Ringfort (Rath), Sheepstown, Co. Westmeath
Co. Westmeath |
Ringforts
Three ringforts within a few hundred metres of one another, sitting on the undulating farmland of County Westmeath: the clustering alone hints that this was once a busy, contested, or at least well-settled corner of early medieval Ireland.
The example at Sheepstown occupies a natural rise with open views in every direction, the kind of position that would have suited a farming family of middling rank during the first millennium, when ringforts, known in Irish as raths, served as enclosed homesteads rather than military fortifications. A rath typically consists of a circular earthen bank, or sometimes several concentric banks, enclosing a domestic interior where people lived, stored food, and kept livestock safe at night.
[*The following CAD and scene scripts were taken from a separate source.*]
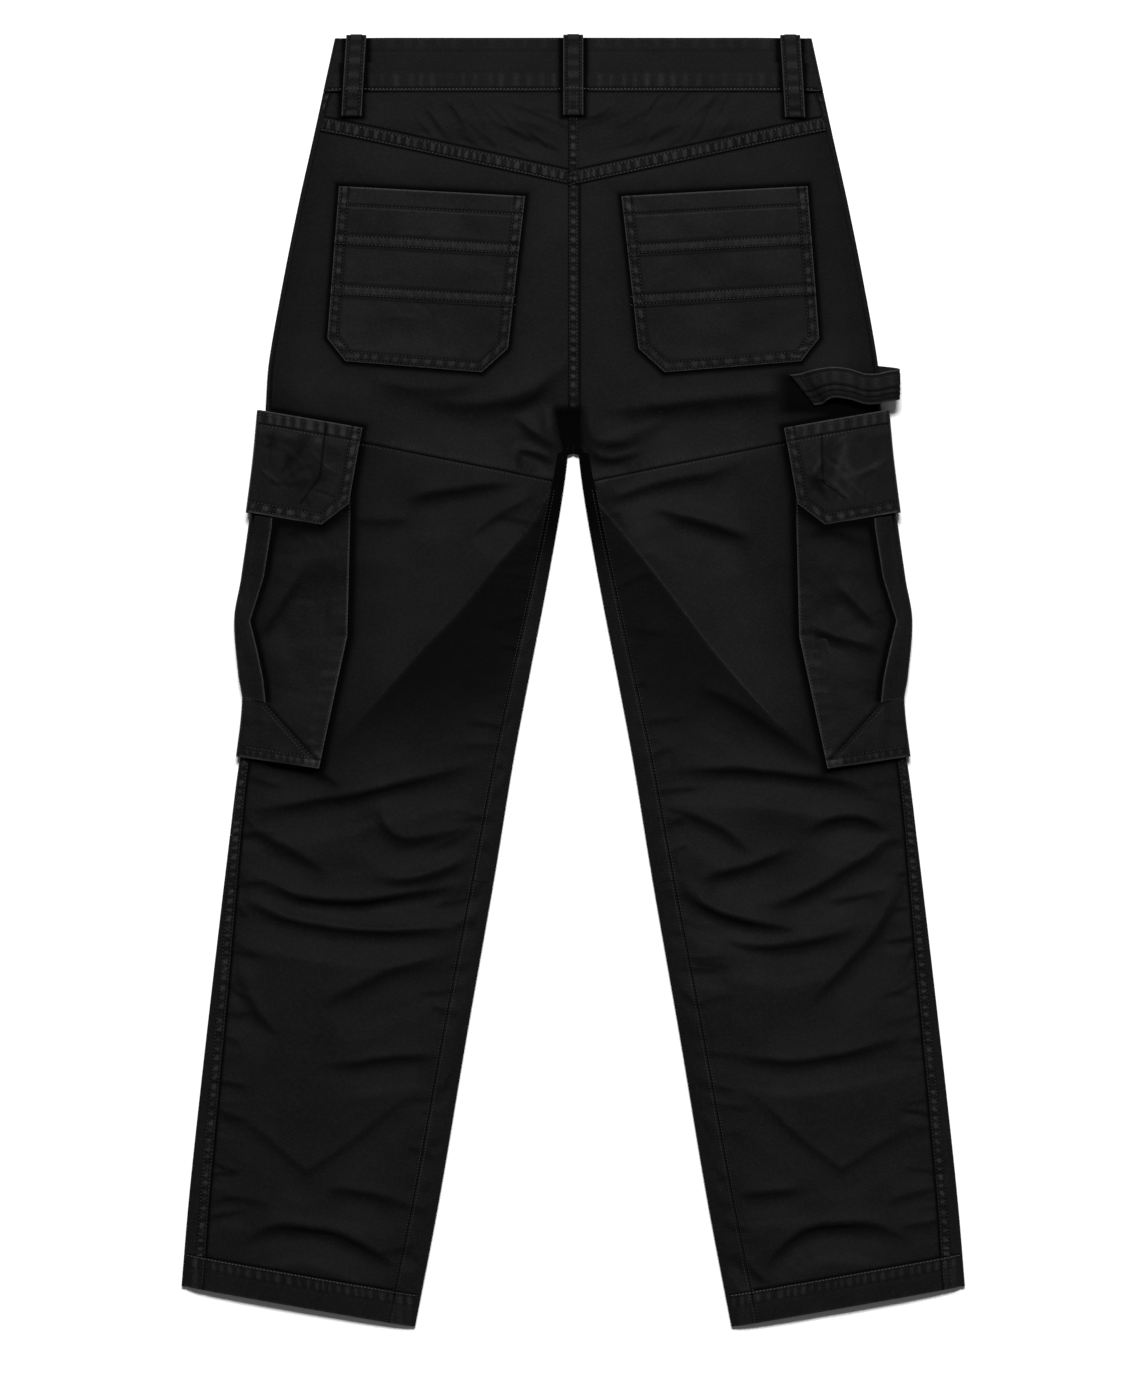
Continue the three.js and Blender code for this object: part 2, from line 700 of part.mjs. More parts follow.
function makeCargoPocket(side, word) {
  const fallBag = clothThick + layGap;
  const bagWall = wall(pocketRows.map((row) => roundTheSide(side, row, bagEdge, bagTop, fallBag, clothThick)));
  addPiece(`cargo_bag_${word}`, fromManifold(cutTo(side, bagWall, bagSpots)));

  const rise = layGap + gussetThick;
  const gusset = wall(backLegRows.slice(0, thighRows.length + 3).map((row) => backRow(side, row, rise, gussetThick)));
  addPiece(`cargo_gusset_${word}`, fromManifold(cutTo(side, gusset, gussetSpots)));

  const onBag = (p, y) => bagTop(p, y) + clothThick + layGap;
  const pleat = wall(pocketRows.map((row) => roundTheSide(side, row, bagEdge, onBag, fallBag, pleatThick).slice(0, 7)));
  addPiece(`cargo_pleat_${word}`, fromManifold(cutTo(side, pleat, pleatSpots)));

  const fallFlap = fallBag + flapThick + layGap;
  const flap = wall(pocketRows.map((row) => roundTheSide(side, row, flapEdge, flapTop, fallFlap, flapThick)));
  addPiece(`cargo_flap_${word}`, fromManifold(cutTo(side, flap, flapSpots)));
}

// The waistband is one long band: its ends lap at the front, the button side lying inside.
function waistLow(x) {
  return waistLift * (1 - ramp(150, 192, Math.abs(x)));
}

function waistHigh(x, edge) {
  const fromEdge = edge - bendReach - Math.abs(x);
  return waistLow(x) + 2 * waistHalf + waistCrown * (1 - Math.exp(-Math.max(fromEdge, 0) / crownSoftness));
}

function waistRow({ outer: y }) {
  const edge = outerEdge(y);
  const under = (x) => (doubledThick + layGap) * (1 - ramp(lapHalf + 4, lapHalf + 28, x));
  const low = (x, rise = 0) => {
    const z = waistLow(x) + rise;
    return pair(1, new THREE.Vector2(x, y), z, z + doubledThick);
  };
  const high = (x) => {
    const z = waistHigh(x, edge);
    return pair(1, new THREE.Vector2(x, y), z, z - doubledThick);
  };
  const endBend = (side) => {
    const centre = new THREE.Vector2(edge - bendReach, y);
    return bend(side, centre, new THREE.Vector2(1, 0), bendReach, waistHalf, waistHalf, doubledThick);
  };
  return [
    ...[-lapHalf, 0, lapHalf, lapHalf + 14, lapHalf + 30].map((x) => low(x, under(x))),
    ...[100, 150, 172].map((x) => low(x)),
    ...endBend(1).reverse(),
    ...[170, 120, 60, 0, -60, -120, -170].map((x) => high(x)),
    ...endBend(-1),
    ...[-172, -150, -100, -lapHalf, 0, lapHalf].map((x) => low(x)),
  ];
}

function topUnderLoop(x, y) {
  const side = x < 0 ? -1 : 1;
  const reach = Math.abs(x);
  return y > waistSeam.outer - 3 ? waistHigh(x, outerEdge(y)) : backHeight(side, reach, y);
}

// A belt loop on the back: a strap over the waistband, slack in the middle.
function makeBackLoop({ name, x, lean, top, low }) {
  const rows = [];
  const stretches = 8;
  for (let i = 0; i <= stretches; i++) {
    const t = i / stretches;
    const y = THREE.MathUtils.lerp(top, low, t);
    const middle = x + lean * t;
    const near = [-loopWide / 2, 0, loopWide / 2].flatMap((dx) => [-5, 0, 5].map((dy) => topUnderLoop(middle + dx, y + dy)));
    const z = Math.max(...near) + layGap + 1.1 * Math.sin(Math.PI * t) ** 2;
    rows.push([-0.5, 0.5].map((half) => {
      const place = new THREE.Vector2(middle + half * loopWide, y);
      return pair(1, place, z + loopThick, z);
    }));
  }
  addPiece(name, wall(rows));
}

function makeFrontLoop({ name, x, top, low }) {
  const loop = new THREE.BoxGeometry(loopWide, top - low, loopThick);
  loop.translate(x, (top + low) / 2, loopThick / 2);
  addPiece(name, loop);
}

function makeFlyShield() {
  const rows = flyShield.map(({ y, from, to }) => [from, (from + to) / 2, to].map((x) => {
    const z = frontLift(Math.abs(x), y) + clothThick + flyShieldClear;
    return pair(1, new THREE.Vector2(x, y), z + clothThick, z);
  }));
  addPiece("fly_shield", wall(rows));
}

// A flat sew-through button with a raised rim, facing the surface.
function makeWaistButton() {
  const { radius, thick, rim, x, y } = waistButton;
  const profile = [
    new THREE.Vector2(0, 0.5),
    new THREE.Vector2(radius - rim - 0.6, 0.5),
    new THREE.Vector2(radius - rim, 0),
    new THREE.Vector2(radius - 0.5, 0),
    new THREE.Vector2(radius, 0.6),
    new THREE.Vector2(radius - 0.4, thick),
    new THREE.Vector2(0, thick),
  ];
  const button = new THREE.LatheGeometry(profile, 20);
  button.rotateX(Math.PI / 2);
  button.translate(x, y, 0);
  addPiece("waist_button", button);
}

// The hammer loop: a strap of doubled cloth that stands off the thigh and turns back under itself.
function makeHammerLoop() {
  const spots = strapSpots.map(({ x, y, above }) => new THREE.Vector3(x, y, backHeight(1, x, y) + above));
  const path = new THREE.CatmullRomCurve3(spots, false, "centripetal");
  const stretches = 26;
  const rows = [];
  for (let i = 0; i <= stretches; i++) {
    const spot = path.getPointAt(i / stretches);
    const along = path.getTangentAt(i / stretches);
    const up = new THREE.Vector3(-along.z, 0, along.x).normalize().multiplyScalar(strapThick / 2);
    rows.push([-0.5, 0.5].map((half) => {
      const place = spot.clone().add(new THREE.Vector3(0, half * strapWide, 0));
      return { out: place.clone().add(up), inn: place.clone().sub(up) };
    }));
  }
  addPiece("hammer_loop", wall(rows));
}

addPiece("waistband", wall(rowsBetween(waistTop, waistSeam, 22).map(waistRow)));
loopPlaces.forEach(makeBackLoop);
frontLoopPlaces.forEach(makeFrontLoop);
makeFlyShield();
makeWaistButton();
for (const [side, word] of [[-1, "left"], [1, "right"]]) {
  makePanels(side, word);
  makeHem(side, word);
  makeBackPocket(side, word);
  makeCargoPocket(side, word);
}
makeHammerLoop();

export default garment;
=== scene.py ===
import bpy
import math
import numpy as np
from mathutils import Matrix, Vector
from mathutils.bvhtree import BVHTree


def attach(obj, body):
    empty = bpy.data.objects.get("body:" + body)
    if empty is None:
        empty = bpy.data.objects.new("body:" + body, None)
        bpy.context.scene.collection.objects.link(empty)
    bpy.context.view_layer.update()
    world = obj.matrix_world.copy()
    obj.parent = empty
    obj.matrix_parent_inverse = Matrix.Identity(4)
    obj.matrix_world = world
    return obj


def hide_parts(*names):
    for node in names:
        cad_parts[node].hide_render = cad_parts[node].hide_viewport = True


# Cargo trousers of black cotton twill, lying flat on their front with the back showing.
# All shapes are worked out in millimetres and turned to metres when a mesh is made.
# p is the distance from the middle line, y runs up towards the waist, z is the height over the surface.
# side is 1 for the wearer's right, which is at +x, and -1 for the left.

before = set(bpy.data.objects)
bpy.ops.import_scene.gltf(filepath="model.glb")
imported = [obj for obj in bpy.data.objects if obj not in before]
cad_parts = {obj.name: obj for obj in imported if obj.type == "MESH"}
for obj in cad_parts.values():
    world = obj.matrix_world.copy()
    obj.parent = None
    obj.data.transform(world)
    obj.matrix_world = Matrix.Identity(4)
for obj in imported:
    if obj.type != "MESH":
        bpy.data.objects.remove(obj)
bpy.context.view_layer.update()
mm = 0.001
words = {-1: "left", 1: "right"}

picture = {"wide": 1145, "high": 1374, "mmEachPixel": 0.82, "middleX": 573.25, "zeroY": 682, "lens": 120}


def placeInPicture(pixelX, pixelY):  # the garment's x and y, in mm, of a place in the picture
    scale = picture["mmEachPixel"]
    return (pixelX - picture["middleX"]) * scale, (picture["zeroY"] - pixelY) * scale


def makeCamera():
    lift = 12  # the garment's middle height
    x, y = placeInPicture(picture["wide"] / 2, picture["high"] / 2)
    halfHigh = picture["high"] * picture["mmEachPixel"] / 2
    data = bpy.data.cameras.new("camera")
    data.lens = picture["lens"]
    data.clip_end = 20
    away = halfHigh / (data.sensor_width / 2 / data.lens)
    camera = bpy.data.objects.new("camera", data)
    camera.location = (x * mm, y * mm, (away + lift) * mm)
    bpy.context.scene.collection.objects.link(camera)
    bpy.context.scene.camera = camera


makeCamera()
print("camera made")


# Curves, ramps and unevenness

def track(*rows):  # a smooth curve through (y, value) rows, read at any y
    table = np.array(sorted(rows), float)
    ys, values = table[:, 0], table[:, 1]
    last = len(ys) - 1
    number = np.arange(last + 1)
    before, after = np.maximum(number - 1, 0), np.minimum(number + 1, last)
    slopes = (values[after] - values[before]) / (ys[after] - ys[before])

    def read(y):
        y = np.asarray(y, float)
        i = np.clip(np.searchsorted(ys, y, side="right") - 1, 0, last - 1)
        span = ys[i + 1] - ys[i]
        t = np.clip((y - ys[i]) / span, 0, 1)
        rise = values[i + 1] - values[i]
        start = slopes[i] * span - rise
        end = rise - slopes[i + 1] * span
        inside = values[i] + rise * t + t * (1 - t) * (start * (1 - t) + end * t)
        below, above = np.minimum(y - ys[0], 0), np.maximum(y - ys[last], 0)
        return inside + slopes[0] * below + slopes[last] * above
    return read


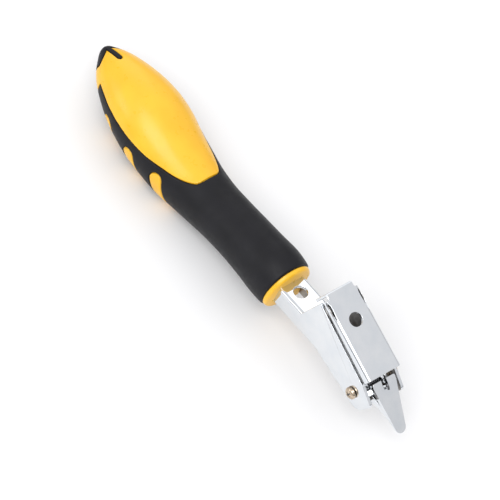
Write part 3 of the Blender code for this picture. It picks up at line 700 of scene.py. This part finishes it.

This particular rath is roughly sub-circular in plan, measuring approximately 34.5 metres north to south and 31.5 metres east to west. It is enclosed by two earthen banks with a wide, shallow fosse between them; a fosse is simply a ditch, dug to provide material for the banks and to add a further obstacle to anyone approaching uninvited. Neither bank has survived in great shape. The inner bank, about three metres wide and only 0.35 metres high, is best preserved along its northern arc from northwest to northeast, while the outer bank has all but vanished except at the south. The fosse itself reads most clearly at the north and south. Entry was from the southwest, where a gap 1.8 metres wide and a causeway five metres across allowed passage over the ditch. Inside, the ground rises slightly towards the centre, and two low, broad, parallel banks run roughly west-northwest to east-southeast in the southern quadrant; these may be the faint remains of a hut site, the kind of low earthwork left behind when a timber or wattle structure finally rots away entirely. A stream marking the townland boundary with Archerstown runs about 240 metres to the north, and two further ringforts sit within 330 metres to the east-northeast and 70 metres to the southeast respectively, suggesting a landscape that was once far more densely occupied than it appears today.